Auch Hilferding bemühte sich, Vorstellungen des Staatsrechtlers H. Heller vom Staat als einer „organisierten politischen Wirkungs-und Entscheidungseinheit" aufnehmend, um die Weiterentwicklung der sozialdemokratischen Verfassungskonzeption. Seine Vorstellungen bewegten sich um die Integration des Planungsproblems, welches die Struktur der Weimarer Reichsverfassung nahelegte, zugleich aber auch darum, Verfassungskritik und Verfassungsentwicklung unter gleichzeitiger Bewahrung des erreichten Zustandes zu ermöglichen. Damit verband er die auf der sozialdemokratischen Linken entwickelten Perspektiven mit der im Reichsbanner gepflegten Fixierung auf den Verfassungsursprung.

Hilferdings Verfassungskonzeption

„Die offizielle Politik der Sozialdemokratie in der Weimarer Republik war staatsbejahend, weil demokratiebejahend; sie wollte diesen Staat nutzen, als ihren Staat betrachten und schrittweise verwandeln.“ Was aber war der „Staat"? In seiner Kieler Parteitagsrede versuchte Hilferding eine Antwort zu geben, indem er ein Bild des Reformismus als der „Dialektik von politischer und sozialer Demokratie“ entwarf.

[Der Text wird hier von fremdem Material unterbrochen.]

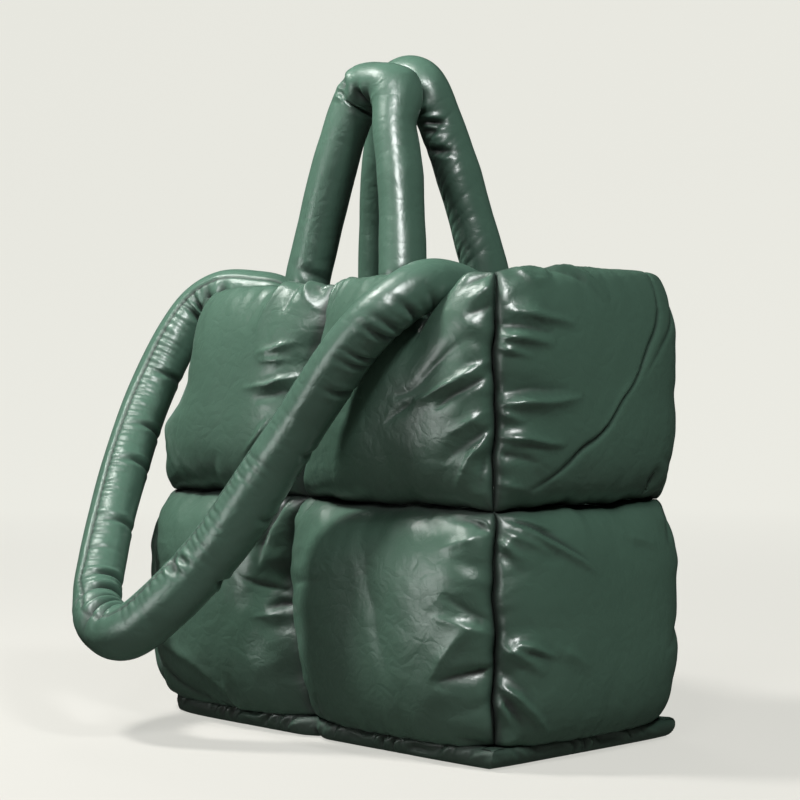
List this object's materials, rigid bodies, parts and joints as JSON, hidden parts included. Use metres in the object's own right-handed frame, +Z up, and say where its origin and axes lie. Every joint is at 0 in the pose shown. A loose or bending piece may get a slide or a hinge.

Staat erschien hier nicht als Unterdrückungs-, sondern als Gestaltungsinstrument, als Möglichkeit einer „bewußten Einwirkung der Gesellschaft" Die wechselseitige Durchdringung von Wirtschaft und Staatsorganisation machte Hilferding zufolge die politische Beeinflussung sozioökonomischer Bereiche durch einen in seinem „sozialen Gehalt" gegenüber dem 19. Jahrhundert grundlegend veränderten Staat möglich.. Die Aktivitäten des Staates würden maßgeblich durch den als Klassenauseinandersetzung definierten Konflikt zwischen politischen Bewegungen bestimmt, ständen seit der Novemberrevolution allerdings unter dem Einfluß weitgehender Demokratisierung, die ein Ende politischer und sozialer Vorrechte bedeute. Mit Fundamentalsätzen der „bürgerlichen Demokratie“ solle dabei nicht gebrochen werden; vielmehr müsse sich der Kampf um den sozialen Gehalt der Republik in formaldemokratischen Bah-nen vollziehen, um so mehr, als die „Bildung des Staatswillens nichts anderes als die Komponente aus dem politischen Willen der einzelnen" sei

Stand Hilferding damit uneingeschränkt zu den Verfassungsvorstellungen Bernsteins, so befürwortete er andererseits und allein auf der Grundlage demokratischer und politisch-liberaler Mehrheitsbildung die gesellschaftsgestaltende Verfassungsfunktion, den Planungsauftrag einer werthaften, normativen Verfassungsordnung. In formaldemokratischem Wettbewerb habe die Arbeiterbewegung dabei aus dem Staat, der in der Folgezeit durch den Zwang zur staatlichen . Globalsteuerung'bis dahin ungeahnte Kompetenzen erhalten sollte, zum „besten politischen Instrument“ zu machen. In der hier niedergelegten Gestaltungsfunktion war zugleich die Verteidigung der republikanischen Verfassung aufgehoben. Sie wurde zum Symbol des Walls gegenüber republikfeindlichen Kräften.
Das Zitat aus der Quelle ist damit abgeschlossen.